In 1877, the sisters, then numbered 28, moved to their current site after purchasing Price Villa at public auction, which they renamed St. Cecilia’s. The new location on 28 acres of land in South Atchison housed both the academy and the monastery. In the next decade, the sisters continued outreach in Kansas, as well as the states of Colorado, Iowa, Missouri, and Nebraska.

The monastery took in eight French sisters between 1904 and 1906, who had fled France due to the anti-Catholic policies of the Emile Combes-led Third Republic. By 1912, the community was home to about 300 nuns.

In 1963, the sisters built a convent in Kansas City, across the street from Lillis High School, which they helped run. Following the school's closure in 1979, they continued to use the convent, which as of 2013 was called the Peace House and was the residence of five sisters. The school building was rented out from 1971 to 1991, when it was purchased from the sisters.

The Benedictine Sisters of Mount St. Scholastica has had four daughterhouses, three of which are now independent. Former daughter houses were in Monasterio de San Benito, Mexico City (established 1944, became independent 1950), St. Lucy’s Priory, Glendora, California (established 1952, became independent 1956) and Benet Hill Priory, Colorado Springs (established 1960, became independent by 1965). Their only current dependent priory is Mosteiro Santa Maria Mãe de Deus in Mineiros, Goias, Brazil, which was established in 1964.

In 2009, the Benedictine Sisters of the Red Plains Monastery in Piedmont, Oklahoma joined the sisters at Mount St. Scholastica.

In 2010, the monastery undertook renovations on St. Cecilia's, making it into housing for guests. As of 2019, 111 sisters lived at Mount St. Scholastica, and the community had "three times as many lay associates".

== Schools ==
On December 1, 1863, they opened St. Scholastica’s Academy, a girls' school which served 44 students. In 1924, they established Mount St. Scholastica Junior College, which in 1934 received full accreditation from North Central Association. The sisters have remained involved with Benedictine College following the merger of Mount St. Scholastica College. Since 1980, they have participated in a prayer partner program, which matches sisters with Benedictine College students.

In 1949, the sisters opened Donnelly College in Kansas City, Kansas.
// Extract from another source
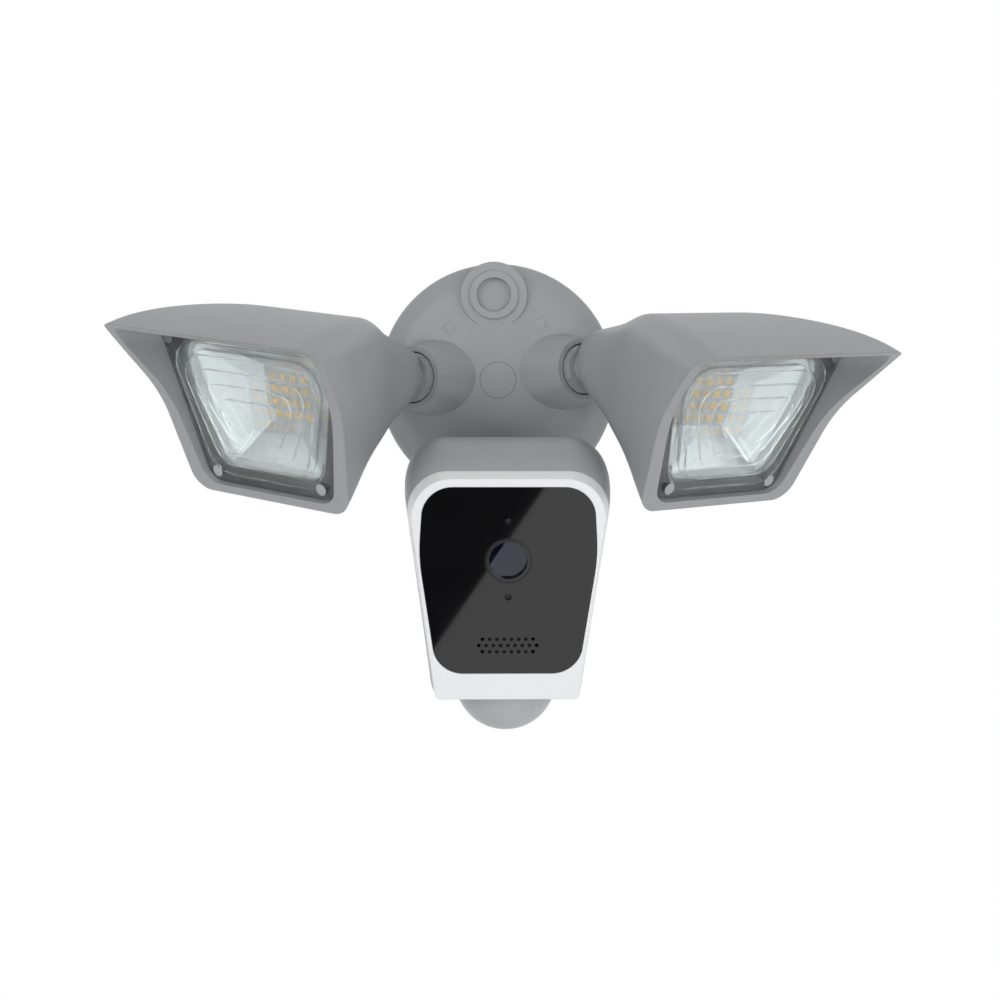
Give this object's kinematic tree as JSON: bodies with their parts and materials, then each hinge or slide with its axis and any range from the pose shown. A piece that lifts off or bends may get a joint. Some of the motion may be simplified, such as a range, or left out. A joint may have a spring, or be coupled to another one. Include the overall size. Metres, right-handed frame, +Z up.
{
  "type": "floodlight security camera",
  "caption": "Wall-mounted security camera between two tilting hooded LED floodlights on a round canopy, with a domed motion sensor under the camera head.",
  "frame": {"origin": "centre of the canopy on the wall plane, where the crossbar's back face meets the wall", "axes": "+X along the two lamps to the viewer's right, +Y into the wall, +Z up; the lamps and the camera face -Y"},
  "size_m": [0.3305, 0.1837, 0.2132],
  "materials": {
    "canopy_grey": "fine satin moulded, UV-stable grey",
    "shell_grey": "fine satin moulded, pale grey",
    "bezel_white": "smooth white",
    "face_black": "high gloss black",
    "lens_black": "fine black",
    "lens_glass": "coated lens",
    "clear_cover": "clear stepped polycarbonate",
    "seal_rubber": "matte seal",
    "reflector_silver": "vacuum metallised",
    "heat_sink_aluminium": "cast and machined",
    "led_phosphor": "phosphor in silicone",
    "zinc_steel": "zinc plated",
    "circuit_green": "solder resist",
    "component_black": "moulded",
    "dome_plastic": "translucent grey sensor dome"
  },
  "bodies": {
    "wall_base": {"canopy": "canopy_grey", "wall_gasket": "seal_rubber", "crossbar": "zinc_steel", "centre_screw": "zinc_steel", "centre_cap": "canopy_grey", "conduit_plug": "canopy_grey", "driver_board": "circuit_green", "driver_screws": "zinc_steel", "driver_components": "component_black", "terminal_block": "component_black"},
    "left_arm": {"left_arm": "canopy_grey", "left_arm_retainer": "canopy_grey"},
    "left_lock_nut": {"left_lock_nut": "canopy_grey"},
    "left_lamp": {"left_lamp_housing": "shell_grey", "left_lens_cover": "clear_cover", "left_lens_gasket": "seal_rubber", "left_lens_screws": "zinc_steel", "left_reflector": "reflector_silver", "left_led_board": "heat_sink_aluminium", "left_led_array": "led_phosphor", "left_heat_sink": "heat_sink_aluminium", "left_hinge_bracket": "zinc_steel", "left_bracket_screw": "zinc_steel", "left_tilt_pin": "zinc_steel"},
    "right_arm": {"right_arm": "canopy_grey", "right_arm_retainer": "canopy_grey"},
    "right_lock_nut": {"right_lock_nut": "canopy_grey"},
    "right_lamp": {"right_lamp_housing": "shell_grey", "right_lens_cover": "clear_cover", "right_lens_gasket": "seal_rubber", "right_lens_screws": "zinc_steel", "right_reflector": "reflector_silver", "right_led_board": "heat_sink_aluminium", "right_led_array": "led_phosphor", "right_heat_sink": "heat_sink_aluminium", "right_hinge_bracket": "zinc_steel", "right_bracket_screw": "zinc_steel", "right_tilt_pin": "zinc_steel"},
    "camera_arm": {"camera_arm": "canopy_grey", "camera_arm_retainer": "canopy_grey"},
    "camera_lock_nut": {"camera_lock_nut": "canopy_grey"},
    "camera_head": {"rear_housing": "shell_grey", "front_bezel": "bezel_white", "face_panel": "face_black", "lens_barrel": "lens_black", "lens_glass": "lens_glass", "image_board": "circuit_green", "main_board": "circuit_green", "speaker": "component_black", "microphone": "component_black", "light_sensor": "component_black", "pir_dome": "dome_plastic", "pir_sensor": "circuit_green", "camera_bracket": "shell_grey", "camera_tilt_pin": "zinc_steel", "housing_screws": "zinc_steel"},
    "reset_button": {"reset_button": "shell_grey"},
    "card_door": {"card_door": "shell_grey"}
  },
  "joints": [
    {"name": "left_swivel", "type": "hinge", "parent": "wall_base", "child": "left_arm", "pos_m": [-0.0395, -0.0327, 0.0027], "axis": [-0.5678, -0.8231, 0], "range_deg": [-40, 40]},
    {"name": "left_tilt", "type": "hinge", "parent": "left_arm", "child": "left_lamp", "pos_m": [-0.05199, -0.05081, 0.0027], "axis": [0.808, -0.5574, -0.1908], "range_deg": [-27, 32]},
    {"name": "left_lock_turn", "type": "hinge", "parent": "wall_base", "child": "left_lock_nut", "pos_m": [-0.0395, -0.0327, 0.0027], "axis": [-0.5678, -0.8231, 0], "range_deg": [-90, 90]},
    {"name": "right_swivel", "type": "hinge", "parent": "wall_base", "child": "right_arm", "pos_m": [0.0395, -0.0327, 0.0027], "axis": [0.5678, -0.8231, 0], "range_deg": [-40, 40]},
    {"name": "right_tilt", "type": "hinge", "parent": "right_arm", "child": "right_lamp", "pos_m": [0.05199, -0.05081, 0.0027], "axis": [0.8228, 0.5676, 0.0279], "range_deg": [-36, 16]},
    {"name": "right_lock_turn", "type": "hinge", "parent": "wall_base", "child": "right_lock_nut", "pos_m": [0.0395, -0.0327, 0.0027], "axis": [0.5678, -0.8231, 0], "range_deg": [-90, 90]},
    {"name": "camera_swivel", "type": "hinge", "parent": "wall_base", "child": "camera_arm", "pos_m": [0, -0.03, -0.042], "axis": [0, -0.9967, -0.0811], "range_deg": [-30, 30]},
    {"name": "camera_tilt", "type": "hinge", "parent": "camera_arm", "child": "camera_head", "pos_m": [0, -0.0589, -0.04435], "axis": [0.9988, 0.004, -0.0487], "range_deg": [-30, 25]},
    {"name": "camera_lock_turn", "type": "hinge", "parent": "wall_base", "child": "camera_lock_nut", "pos_m": [0, -0.03, -0.042], "axis": [0, -0.9967, -0.0811], "range_deg": [-90, 90]},
    {"name": "reset_press", "type": "slide", "parent": "camera_head", "child": "reset_button", "axis": [-0.0088, -0.9659, -0.2586], "range_m": [0, 0.001], "stiffness_N_per_m": 400},
    {"name": "card_door_open", "type": "hinge", "parent": "camera_head", "child": "card_door", "pos_m": [-0.00813, -0.05488, -0.10801], "axis": [0.9988, 0.004, -0.0487], "range_deg": [-95, 0]}
  ]
}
In addition to St. Scholastica's, the sisters were involved in the operation of multiple other schools over the years. By 1912, 148 sisters were teaching in 31 parochial schools. In 1962, sisters were working in 18 high school and 54 grade schools. Some of the schools served by the Benedictine Sisters of Mount St. Scholastica have included:

- Our Lady of Sorrows Parish school, Kansas City, Missouri (January 1891-1899)
- Immaculate Conception School, Higginsville, Missouri (1897-1899)
- Guardian Angels School, Kansas City (1910-1990)
- St. Patrick’s Parish school, Maryville, Missouri (1910-1959)
- St. Mary’s Parish school, Maryville (1911-1959)
- St. James School, St. Joseph, Missouri (1914-1998)
- Immaculate Conception parish school, Montrose, Missouri (1917-1970)
- St. Benedict’s Parish school, Clyde, Kansas (1920-1950)
- St. Joseph Cathedral School (1920-1987)
- Lillis High School, Kansas City (1941-1979)
- St. Ludger’s Parish School, Germantown, Missouri (1944-1959)
- Bishop LeBlond High School, St. Joseph (1962-1994)
- St. Bernadette’s School (1962-1986)
- St. Gregory Barbarigo Parish grade school, Maryville (1963-1992)

== Activism ==
In 2003, the sisters opened the Keeler Women's Center, which hosts support groups and offers classes to members of the Kansas City community.
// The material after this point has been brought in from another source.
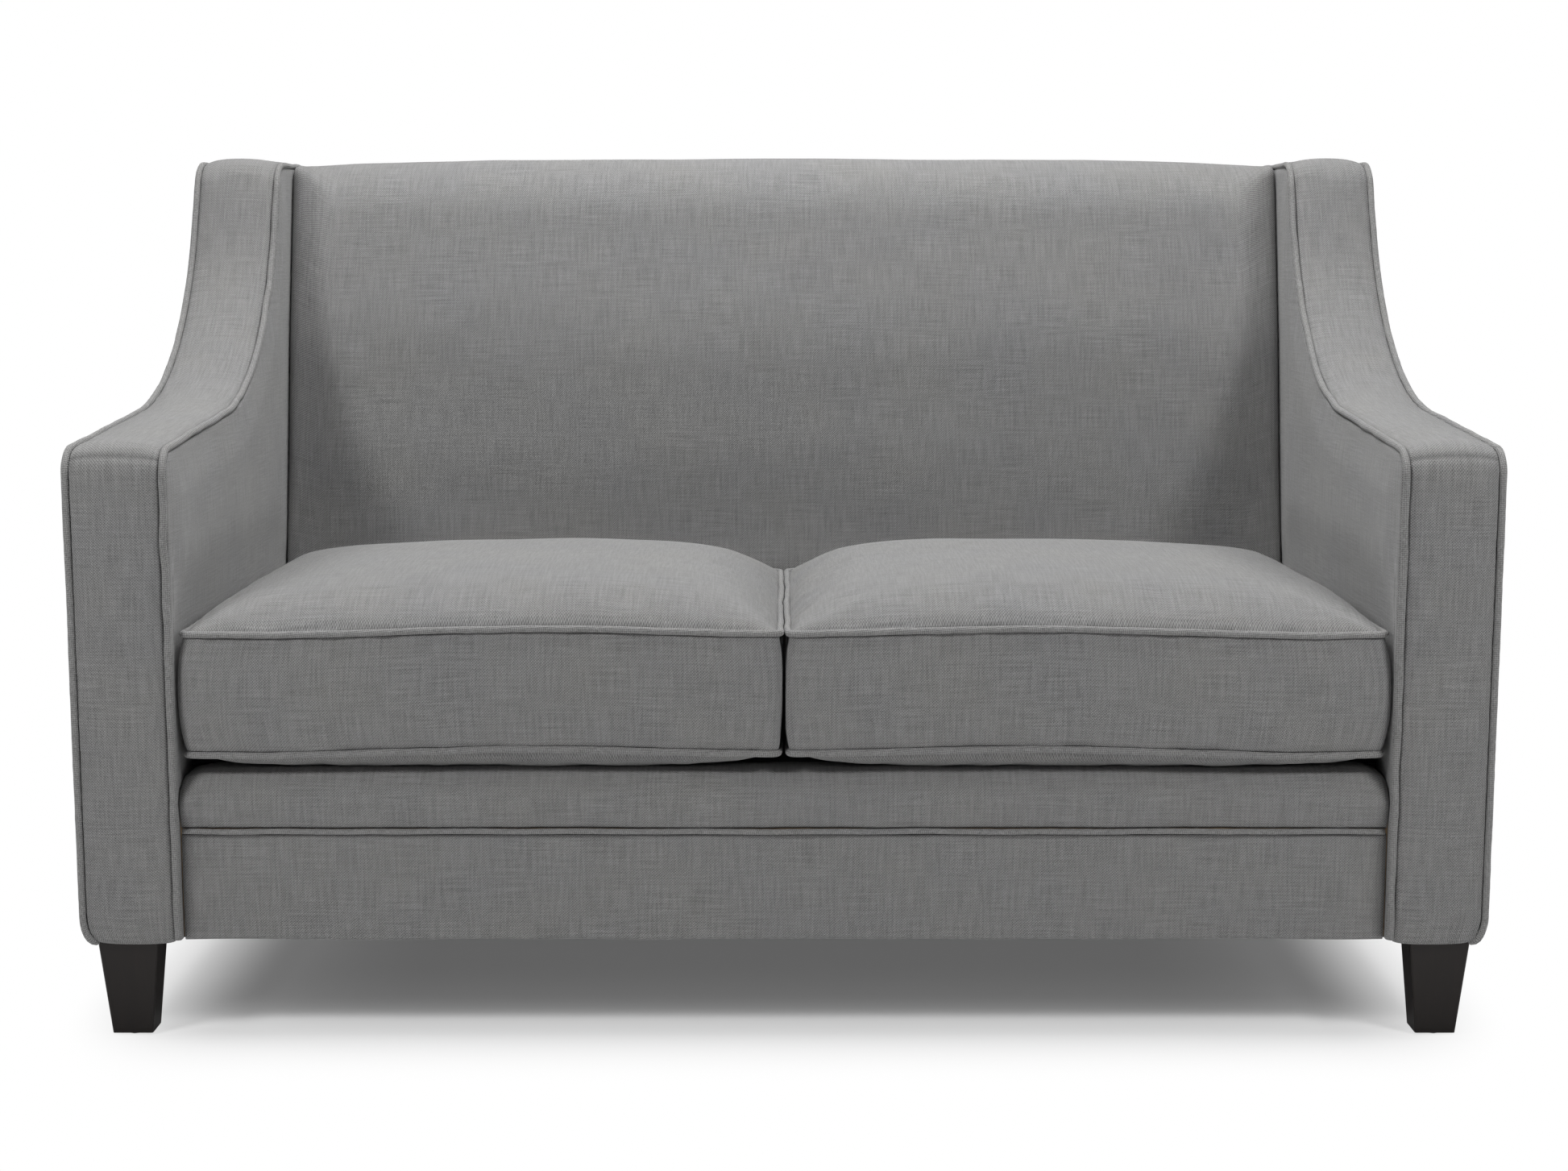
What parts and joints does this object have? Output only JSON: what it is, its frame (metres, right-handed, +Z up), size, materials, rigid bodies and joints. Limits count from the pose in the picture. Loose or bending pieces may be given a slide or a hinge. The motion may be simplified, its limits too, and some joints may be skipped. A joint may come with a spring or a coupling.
{
  "type": "two-seater sofa",
  "caption": "Upholstered two-seater sofa with scooped arms, piped seams, loose box seat cushions and short tapered wooden legs.",
  "frame": {"origin": "on the floor under the middle of the sofa", "axes": "+X to the right as seen from the front, along the width; +Y from the front to the back; +Z up"},
  "size_m": [1.4, 0.78, 0.8921],
  "materials": {
    "black_cloth": "spun-bonded, matt",
    "dark_wood": "dark stain, satin lacquer",
    "foam": "open-cell foam",
    "grey_cloth": "matt hopsack weave, mid grey",
    "hardwood": "planed, unfinished",
    "nylon": "moulded, matt",
    "plywood": "plywood, unfinished",
    "spring_steel": "oiled spring wire",
    "wadding": "bonded fibre wadding",
    "webbing": "woven jute",
    "zinc": "zinc plated"
  },
  "bodies": {
    "frame": {"back_foam": "foam", "back_rail": "hardwood", "back_top_bar": "hardwood", "back_tuck_bar": "hardwood", "back_webbing": "webbing", "centre_rail": "hardwood", "deck_cover": "black_cloth", "deck_pad": "wadding", "dust_cover": "black_cloth", "front_border_piping": "grey_cloth", "front_edge_roll": "foam", "front_rail": "hardwood", "front_spring_clip_rail": "zinc", "inside_back_cover": "grey_cloth", "left_arm_band_cover": "grey_cloth", "left_arm_band_padding": "wadding", "left_arm_board": "plywood", "left_arm_front_post": "hardwood", "left_arm_inner_piping": "grey_cloth", "left_arm_outer_piping": "grey_cloth", "left_back_leg": "dark_wood", "left_back_leg_glide": "nylon", "left_back_post": "hardwood", "left_front_leg": "dark_wood", "left_front_leg_glide": "nylon", "left_inside_arm_cover": "grey_cloth", "left_inside_arm_foam": "foam", "left_outside_arm_cover": "grey_cloth", "lower_front_border": "grey_cloth", "outside_back_cover": "grey_cloth", "rear_spring_clip_rail": "zinc", "right_arm_band_cover": "grey_cloth", "right_arm_band_padding": "wadding", "right_arm_board": "plywood", "right_arm_front_post": "hardwood", "right_arm_inner_piping": "grey_cloth", "right_arm_outer_piping": "grey_cloth", "right_back_leg": "dark_wood", "right_back_leg_glide": "nylon", "right_back_post": "hardwood", "right_front_leg": "dark_wood", "right_front_leg_glide": "nylon", "right_inside_arm_cover": "grey_cloth", "right_inside_arm_foam": "foam", "right_outside_arm_cover": "grey_cloth", "seat_spring_unit": "spring_steel", "upper_front_border": "grey_cloth"},
    "left_cushion": {"left_cushion_cover": "grey_cloth", "left_cushion_foam": "foam", "left_cushion_lower_piping": "grey_cloth", "left_cushion_upper_piping": "grey_cloth", "left_cushion_zip": "nylon"},
    "left_zip_slider": {"left_cushion_zip_slider": "zinc"},
    "right_cushion": {"right_cushion_cover": "grey_cloth", "right_cushion_foam": "foam", "right_cushion_lower_piping": "grey_cloth", "right_cushion_upper_piping": "grey_cloth", "right_cushion_zip": "nylon"},
    "right_zip_slider": {"right_cushion_zip_slider": "zinc"}
  },
  "joints": [
    {"name": "left_cushion_lift", "type": "slide", "parent": "frame", "child": "left_cushion", "axis": [0, 0, 1], "range_m": [0, 0.65]},
    {"name": "left_zip_slide", "type": "slide", "parent": "left_cushion", "child": "left_zip_slider", "axis": [1, 0, 0], "range_m": [0, 0.485]},
    {"name": "right_cushion_lift", "type": "slide", "parent": "frame", "child": "right_cushion", "axis": [0, 0, 1], "range_m": [0, 0.65]},
    {"name": "right_zip_slide", "type": "slide", "parent": "right_cushion", "child": "right_zip_slider", "axis": [-1, 0, 0], "range_m": [0, 0.485]}
  ]
}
Since the late 2010s, the sisters have sent several sisters and oblate volunteers to the Mexican-American border to work with migrants through Catholic Charities-affiliated organizations.

In May 2024, the sisters criticized the remarks of football player Harrison Butker during his address at the Benedictine College commencement ceremony. In their released statement, the sisters said the remarks "fostered division" and "do not...represent the Catholic, Benedictine, liberal arts college that our founders envisioned and in which we have been so invested". They also specifically drew attention to "the assertion that being a homemaker is the highest calling for a woman," noting that the women the group has taught over the years "have made a tremendous difference in the world in their roles as wives and mothers and through their God-given talents in leadership, scholarship and their careers".